The important factors that affect/influence the ultrasonic pulse velocity test are:

1. Surface Conditions of Concrete
2. Moisture Content of Concrete
3. Path Length of Concrete Structure
4. Shape and Size of Concrete Structure
5. Temperature of Concrete
6. Stress to Which the Structure is Subjected
7. Reinforcing Bars
8. Contact Between the Transducer and Concrete
9. Cracks and Voids in Concrete
10. Density and Modulus of Elasticity of Aggregate

Now read about these factors in detail.

1. Surface Conditions of Concrete

Smoothness of contact surface of concrete structure under test affects the measurement of ultrasonic pulse velocity.

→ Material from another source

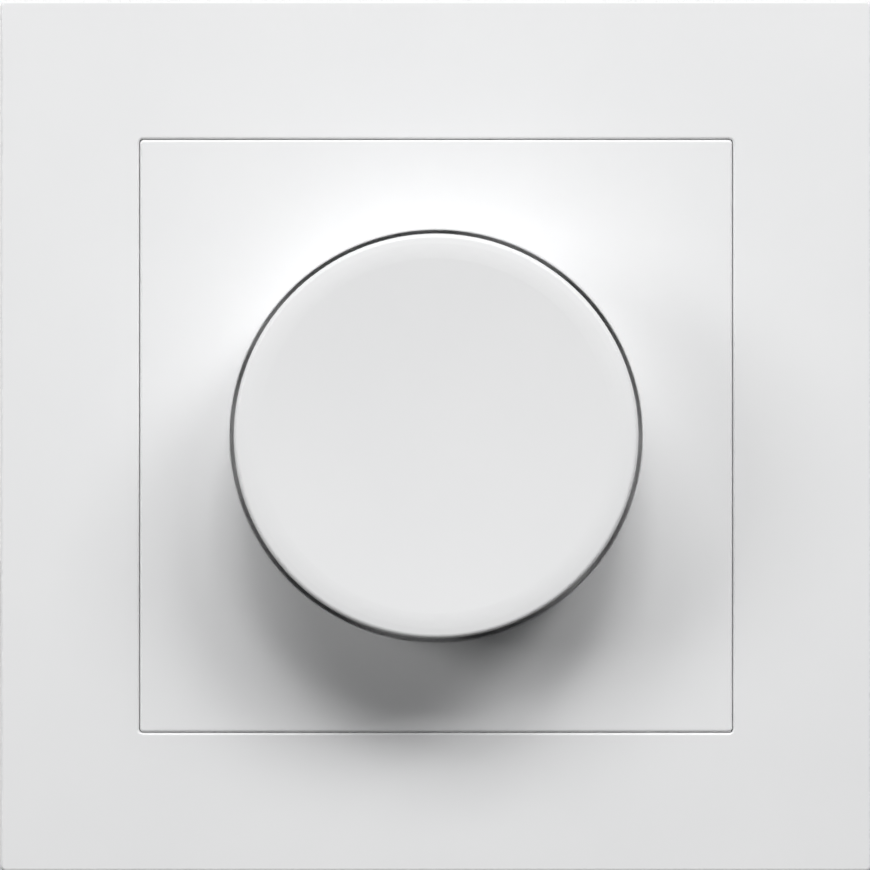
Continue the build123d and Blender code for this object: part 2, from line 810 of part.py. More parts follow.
loop_middle = (choke_radius + choke_bore) / 2
loop_span = choke_radius - choke_bore + 2 * choke_wire
with BuildPart() as choke_winding:
    with BuildSketch(room(board_front)):
        with Locations((0, choke_centre_z)):
            with PolarLocations(loop_middle, choke_turns):
                Rectangle(loop_span, choke_wire)
    extrude(amount=choke_height + 2 * choke_wire)
    with BuildSketch(room(choke_back)):
        with Locations((0, choke_centre_z)):
            Circle(choke_radius)
            Circle(choke_bore, mode=Mode.SUBTRACT)
    extrude(amount=choke_height, mode=Mode.SUBTRACT)
choke_winding.part.label = "choke_winding"
export_step(choke_winding.part, "parts/choke_winding.step")

# Film capacitor
with BuildPart() as film_capacitor:
    with BuildSketch(room(board_front)):
        with Locations((film_centre_x, film_centre_z)):
            Rectangle(film_width, film_length)
    extrude(amount=film_height)
    fillet(film_capacitor.edges().filter_by(Axis.Y), film_corner)
film_capacitor.part.label = "film_capacitor"
export_step(film_capacitor.part, "parts/film_capacitor.step")

# Smoothing capacitor: a can with a beaded foot
with BuildPart() as smoothing_capacitor:
    with BuildSketch(room(board_front)):
        with Locations((can_centre_x, can_centre_z)):
            Circle(can_radius)
    extrude(amount=can_height)
    fillet(front_edges(smoothing_capacitor), can_edge)
smoothing_capacitor.part.label = "smoothing_capacitor"
export_step(smoothing_capacitor.part, "parts/smoothing_capacitor.step")

# Control chip on its legs
with BuildPart() as control_chip:
    with BuildSketch(room(board_front + chip_stand)):
        with Locations((chip_centre_x, chip_centre_z)):
            Rectangle(chip_width, chip_length)
    extrude(amount=chip_height)
control_chip.part.label = "control_chip"
export_step(control_chip.part, "parts/control_chip.step")

with BuildPart() as chip_legs:
    with BuildSketch(room(board_front)):
        with Locations((chip_centre_x, chip_centre_z)):
            with GridLocations(chip_width + chip_leg, chip_leg_pitch, 2, 4):
                Rectangle(chip_leg, chip_leg)
    extrude(amount=chip_stand + chip_height / 2)
chip_legs.part.label = "chip_legs"
export_step(chip_legs.part, "parts/chip_legs.step")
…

If there is any flaws or damage is present in the traverse path of ultrasonic pulse then the pulse traverses around the damage and takes more time than direct traverse. So the pulse velocity obtained in such conditions is lower than the direct traverse.

How to Avoid Surface Condition Effect

If the concrete surface is rough and uneven, necessarily smooth the surface applying coupling medium (grease, petroleum jelly, liquid soap or kaolin glycerol paste) between the concrete surface and the face of each transducer.

2. Moisture Content of Concrete

Generally, ultrasonic pulse velocity through concrete increases with increased moisture content of concrete. The affect of moisture content in concrete is more for low strength concrete than high strength concrete. The pulse velocity of saturated concrete may be up to 2 % higher than that of similar dry concrete. In general, drying of concrete may result in somewhat lower pulse velocity.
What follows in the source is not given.